Colloque Photo/Graphisme 1/2

Samedi 20 octobre était organisé un colloque au Jeu de Paume, à Paris, en marge des trois expositions qui ont actuellement lieu (Roger Parry, Edward Steichen et Ultralab). La matinée était consacrée à des interventions sur l'histoire des relations entre photographie et design graphique tandis que l'après-midi la parole était donnée à des créateurs contemporains.
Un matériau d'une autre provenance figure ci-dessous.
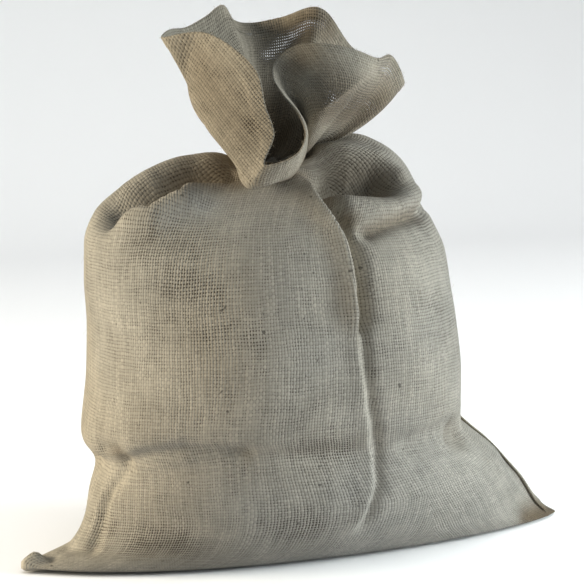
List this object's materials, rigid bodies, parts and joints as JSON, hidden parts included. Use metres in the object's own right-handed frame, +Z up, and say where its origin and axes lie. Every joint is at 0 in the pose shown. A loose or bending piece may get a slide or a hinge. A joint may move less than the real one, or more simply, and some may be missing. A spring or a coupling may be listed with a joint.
{
  "type": "burlap sack",
  "caption": "Filled burlap sack standing on a flattened base, with drooping corner ears, a sewn side edge and a gathered open mouth.",
  "frame": {"origin": "on the floor under the middle of the sack's outline", "axes": "+Z up through the mouth, -Y out of the front where the mouth's lip hangs, +X towards the sewn side edge"},
  "size_m": [0.4276, 0.2257, 0.4007],
  "materials": {
    "burlap": "coarse open plain weave, unbleached",
    "overlocked_edge": "doubled weave under overlock stitches"
  },
  "bodies": {
    "root": {"sack": "burlap", "side_seam": "overlocked_edge"}
  },
  "joints": []
}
Petit retour.

El Lissitzky, couverture de livre, 1928.


-

Michel Frizot, historien de la photographie, directeur de recherche au CNRS et enseignant à l'École du Louvre.
Photo/graphismes de magazines : les possibles de la roto-hélio, 1927-1935.
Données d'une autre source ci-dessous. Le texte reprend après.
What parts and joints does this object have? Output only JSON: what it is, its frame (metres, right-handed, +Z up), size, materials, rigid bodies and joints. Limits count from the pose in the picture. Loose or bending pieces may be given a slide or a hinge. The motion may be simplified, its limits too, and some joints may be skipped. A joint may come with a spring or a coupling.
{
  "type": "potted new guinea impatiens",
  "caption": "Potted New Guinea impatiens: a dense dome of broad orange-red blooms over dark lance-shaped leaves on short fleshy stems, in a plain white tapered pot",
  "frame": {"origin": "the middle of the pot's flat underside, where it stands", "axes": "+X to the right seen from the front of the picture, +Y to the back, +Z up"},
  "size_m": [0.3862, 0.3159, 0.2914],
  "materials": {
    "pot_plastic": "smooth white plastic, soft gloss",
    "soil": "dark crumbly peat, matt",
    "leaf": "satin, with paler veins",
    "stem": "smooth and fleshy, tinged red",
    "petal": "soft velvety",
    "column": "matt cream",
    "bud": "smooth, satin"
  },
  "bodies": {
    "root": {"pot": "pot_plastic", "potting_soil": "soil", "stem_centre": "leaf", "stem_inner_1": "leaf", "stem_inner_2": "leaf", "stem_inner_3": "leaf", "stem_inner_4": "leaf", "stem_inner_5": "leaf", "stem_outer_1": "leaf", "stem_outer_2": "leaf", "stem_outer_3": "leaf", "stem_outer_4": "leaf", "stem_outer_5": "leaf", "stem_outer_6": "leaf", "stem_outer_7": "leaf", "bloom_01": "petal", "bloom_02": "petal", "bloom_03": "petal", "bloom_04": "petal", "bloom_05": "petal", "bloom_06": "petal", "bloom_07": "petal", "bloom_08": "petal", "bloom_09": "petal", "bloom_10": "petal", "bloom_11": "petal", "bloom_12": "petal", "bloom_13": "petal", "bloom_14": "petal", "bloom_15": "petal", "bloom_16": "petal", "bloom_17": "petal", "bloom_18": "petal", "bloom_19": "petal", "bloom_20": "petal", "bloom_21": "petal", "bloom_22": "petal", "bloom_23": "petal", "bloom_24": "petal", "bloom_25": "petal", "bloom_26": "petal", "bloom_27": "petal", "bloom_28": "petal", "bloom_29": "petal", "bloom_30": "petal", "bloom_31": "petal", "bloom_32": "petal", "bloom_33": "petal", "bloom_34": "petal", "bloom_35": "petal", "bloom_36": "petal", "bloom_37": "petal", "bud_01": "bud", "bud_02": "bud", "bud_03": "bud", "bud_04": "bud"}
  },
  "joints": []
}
En montrant comment le texte est devenu une image et toutes les nouvelles possibilités qu'a amené la roto-héliogravure, Michel Frizot nous a offert un beau panorama des premières tentatives de collage dans la presse avec le magazine de photographie VU et même avant, de manière surprenante, dans le journal d'actualité sportive Match l'intran.

Le journal Match l'intran, 1933.
Le magazine Vu, années 30.
-

Roxane Jubert, historienne du graphisme, enseignante à l'Ensad, Maître de conférence à l'Université de Rennes II, chargée de cours à Paris IV.
Typo/Photo.

Dans un panorama légendé oralement par des descriptions très peu contextualisées, Roxane Jubert nous a dispensé un cours des plus attendu partant des avant-gardes (Moholy-Nagy, El Lissitzky, Tschichold, etc.) pour arriver aujourd'hui avec des exemples comme Barbara Kruger ou David Carson.
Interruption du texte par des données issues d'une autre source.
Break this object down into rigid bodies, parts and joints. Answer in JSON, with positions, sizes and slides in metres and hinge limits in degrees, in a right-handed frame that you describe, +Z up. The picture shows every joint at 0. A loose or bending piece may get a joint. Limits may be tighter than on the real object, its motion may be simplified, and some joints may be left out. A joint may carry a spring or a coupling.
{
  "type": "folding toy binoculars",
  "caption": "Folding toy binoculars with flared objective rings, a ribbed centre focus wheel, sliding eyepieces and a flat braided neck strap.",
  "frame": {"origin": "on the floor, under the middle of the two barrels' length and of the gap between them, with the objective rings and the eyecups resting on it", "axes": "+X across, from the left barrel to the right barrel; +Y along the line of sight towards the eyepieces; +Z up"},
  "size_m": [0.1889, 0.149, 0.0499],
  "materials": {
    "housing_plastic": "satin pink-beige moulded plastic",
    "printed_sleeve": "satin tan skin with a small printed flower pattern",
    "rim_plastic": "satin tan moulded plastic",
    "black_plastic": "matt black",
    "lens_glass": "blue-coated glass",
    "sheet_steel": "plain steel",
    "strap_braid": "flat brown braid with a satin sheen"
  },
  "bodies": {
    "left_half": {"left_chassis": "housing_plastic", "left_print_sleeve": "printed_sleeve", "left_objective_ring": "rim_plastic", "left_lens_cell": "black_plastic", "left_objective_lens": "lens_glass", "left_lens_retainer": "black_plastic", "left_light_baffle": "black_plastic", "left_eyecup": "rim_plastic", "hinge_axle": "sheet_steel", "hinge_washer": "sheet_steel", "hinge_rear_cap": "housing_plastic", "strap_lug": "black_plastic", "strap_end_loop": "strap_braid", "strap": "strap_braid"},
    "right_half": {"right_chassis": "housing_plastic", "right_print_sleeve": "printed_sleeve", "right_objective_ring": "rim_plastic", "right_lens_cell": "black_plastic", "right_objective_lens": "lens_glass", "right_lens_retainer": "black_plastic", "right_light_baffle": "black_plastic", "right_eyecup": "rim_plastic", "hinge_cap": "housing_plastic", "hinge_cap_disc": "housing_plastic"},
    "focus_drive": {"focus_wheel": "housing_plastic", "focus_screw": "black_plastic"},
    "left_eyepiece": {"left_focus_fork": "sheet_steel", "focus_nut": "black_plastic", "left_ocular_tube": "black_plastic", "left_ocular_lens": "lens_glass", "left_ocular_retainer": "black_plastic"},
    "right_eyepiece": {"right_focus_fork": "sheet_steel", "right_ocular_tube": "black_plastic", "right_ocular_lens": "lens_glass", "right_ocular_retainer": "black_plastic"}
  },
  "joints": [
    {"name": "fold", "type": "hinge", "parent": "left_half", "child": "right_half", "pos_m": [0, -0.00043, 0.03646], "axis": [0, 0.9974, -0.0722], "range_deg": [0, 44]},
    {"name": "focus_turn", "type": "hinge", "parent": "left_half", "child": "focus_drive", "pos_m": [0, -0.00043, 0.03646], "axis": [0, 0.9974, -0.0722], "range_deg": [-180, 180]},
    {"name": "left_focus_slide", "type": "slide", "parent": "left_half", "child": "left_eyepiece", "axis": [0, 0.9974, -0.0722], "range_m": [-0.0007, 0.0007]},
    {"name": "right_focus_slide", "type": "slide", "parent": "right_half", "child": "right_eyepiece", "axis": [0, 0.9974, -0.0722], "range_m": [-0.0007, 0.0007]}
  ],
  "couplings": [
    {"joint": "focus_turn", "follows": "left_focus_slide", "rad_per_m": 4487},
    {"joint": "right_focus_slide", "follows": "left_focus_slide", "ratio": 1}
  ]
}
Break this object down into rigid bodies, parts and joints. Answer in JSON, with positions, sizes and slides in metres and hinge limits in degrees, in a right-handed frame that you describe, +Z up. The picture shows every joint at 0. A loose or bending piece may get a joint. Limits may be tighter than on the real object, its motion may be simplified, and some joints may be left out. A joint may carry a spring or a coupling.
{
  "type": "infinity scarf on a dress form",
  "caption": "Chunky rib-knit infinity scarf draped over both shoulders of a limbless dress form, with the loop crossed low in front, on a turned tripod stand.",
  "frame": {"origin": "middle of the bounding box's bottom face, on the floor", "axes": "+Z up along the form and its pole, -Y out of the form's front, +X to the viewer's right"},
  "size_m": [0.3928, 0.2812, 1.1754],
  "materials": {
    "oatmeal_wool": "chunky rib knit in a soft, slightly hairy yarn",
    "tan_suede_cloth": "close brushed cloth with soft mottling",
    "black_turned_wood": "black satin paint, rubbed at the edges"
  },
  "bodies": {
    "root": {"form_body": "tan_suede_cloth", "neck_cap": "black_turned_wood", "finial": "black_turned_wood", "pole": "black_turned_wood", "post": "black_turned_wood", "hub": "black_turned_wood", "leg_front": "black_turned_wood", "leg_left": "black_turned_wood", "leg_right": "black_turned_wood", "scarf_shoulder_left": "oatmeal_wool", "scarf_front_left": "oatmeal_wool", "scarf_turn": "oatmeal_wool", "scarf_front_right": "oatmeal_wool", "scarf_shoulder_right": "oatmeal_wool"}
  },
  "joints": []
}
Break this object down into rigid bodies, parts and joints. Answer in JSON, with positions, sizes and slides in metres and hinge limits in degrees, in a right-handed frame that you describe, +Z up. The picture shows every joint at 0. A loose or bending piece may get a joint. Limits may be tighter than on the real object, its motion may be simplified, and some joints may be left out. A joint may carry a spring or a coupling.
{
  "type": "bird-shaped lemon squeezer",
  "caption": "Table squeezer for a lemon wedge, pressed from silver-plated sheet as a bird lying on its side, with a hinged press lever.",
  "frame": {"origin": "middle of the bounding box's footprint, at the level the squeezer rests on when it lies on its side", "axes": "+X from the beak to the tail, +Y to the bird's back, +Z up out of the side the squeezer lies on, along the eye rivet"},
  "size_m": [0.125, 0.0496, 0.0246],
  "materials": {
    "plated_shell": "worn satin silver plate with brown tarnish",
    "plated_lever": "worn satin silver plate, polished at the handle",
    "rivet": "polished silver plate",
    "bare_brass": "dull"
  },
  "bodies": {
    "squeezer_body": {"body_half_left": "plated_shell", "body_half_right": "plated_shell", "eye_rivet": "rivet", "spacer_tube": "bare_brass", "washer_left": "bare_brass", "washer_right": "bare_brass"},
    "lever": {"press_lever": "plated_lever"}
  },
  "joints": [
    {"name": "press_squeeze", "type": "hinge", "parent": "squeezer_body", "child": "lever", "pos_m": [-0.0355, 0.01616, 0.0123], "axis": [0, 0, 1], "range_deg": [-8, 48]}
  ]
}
Alphabet de Karel Teige, 1926.
Texte accompagnant l'image ci-dessous : Karel Teige’s remarkable design places photographs of a dancer posed in stylized alphabetic postures (choreographed by Mayerová) against bold Constructivist compositions of the same letter forms, creating typo-photomontages which are juxtaposed with Nezval’s poems on the opposite pages. "Pioneers of new typography regarded photography as intrinsic to their discipline. For example, Teige believed that the use of photography ‘changed the nature, structure, and quality of modern typography,’ and, like Moholy-Nagy, he argued for ‘the synthesis of the two "black arts,"’ coining the term phototypography" (Jaroslav Andel, in Houston).
Une affiche de Jan Tschichold et une installation de Barbara Kruger.
-

Victor Margolin, historien du design et professeur émérite à l'Université de l'Illinois à Chicago.
Aspects de la photographie dans la République de Weimar.

Son accent de cowboy n'a que mal dissimulé sa fine connaissance de l'avant-garde allemande des années 20. Victor Margolin divise en deux courants les travaux sur la photographie de l'époque : le photomontage subversif (avec une position critique et Dada en première ligne) et l'Objectivité nouvelle (qui cherche à documenter). Il souligne également comment la photographie devient un médium singulier et s'installe comme un support privilégié pour l'Art moderne.

Raoul Hausmann, ABCD, 1923.
El Lissitzky, Le constructeur, 1924.
John Heartfield, couverture de livre, 1929.
-

Michel Wlassikoff, historien du graphisme, enseignant et commissaire d'exposition.
Futura-Photographie.

Rien de plus contextualisé que de parler de la fonte Futura au Jeu de Paume (Change is Good, qui en signe l'identité visuelle, a pour l'occasion redessinée le Futura selon des recherches non-abouties de Paul Renner). Ainsi, toujours dans le contexte des avant-gardes d'entre-deux-guerres, Michel Wlassikoff nous a conté la naissance de cette formidable typographie. Si les premières applications du Futura étaient, avec un grand succès, de la signalétique, Paul Renner envisageait son caractère comme très approprié pour le texte de labeur. Ainsi la promotion du Futura a suivi le protocole inverse des autres caractères (qui devaient faire leurs preuves pour les textes avant de pouvoir être utilisé pour des titrages et de la signalétique).
Il a également insisté sur la volonté de Renner de ne pas rompre avec la tradition typographique. Sans renier des correspondances avec les recherches de Jan Tschichold, Josef Albers ou Herbert Bayer, Paul Renner (1878-1956) était toute fois de la génération antérieure.
Puis il s'est attardé sur l'arrivée du Futura en France, où les droits furent achetés par la fonderie Deberny et Peignot. Ceux-ci renommèrent le caractère «Europe», allez savoir pourquoi!

La typographie Futura fut éditée pour la première fois en 1927, à Francfort.

-

Cette riche matinée s'est terminée ainsi.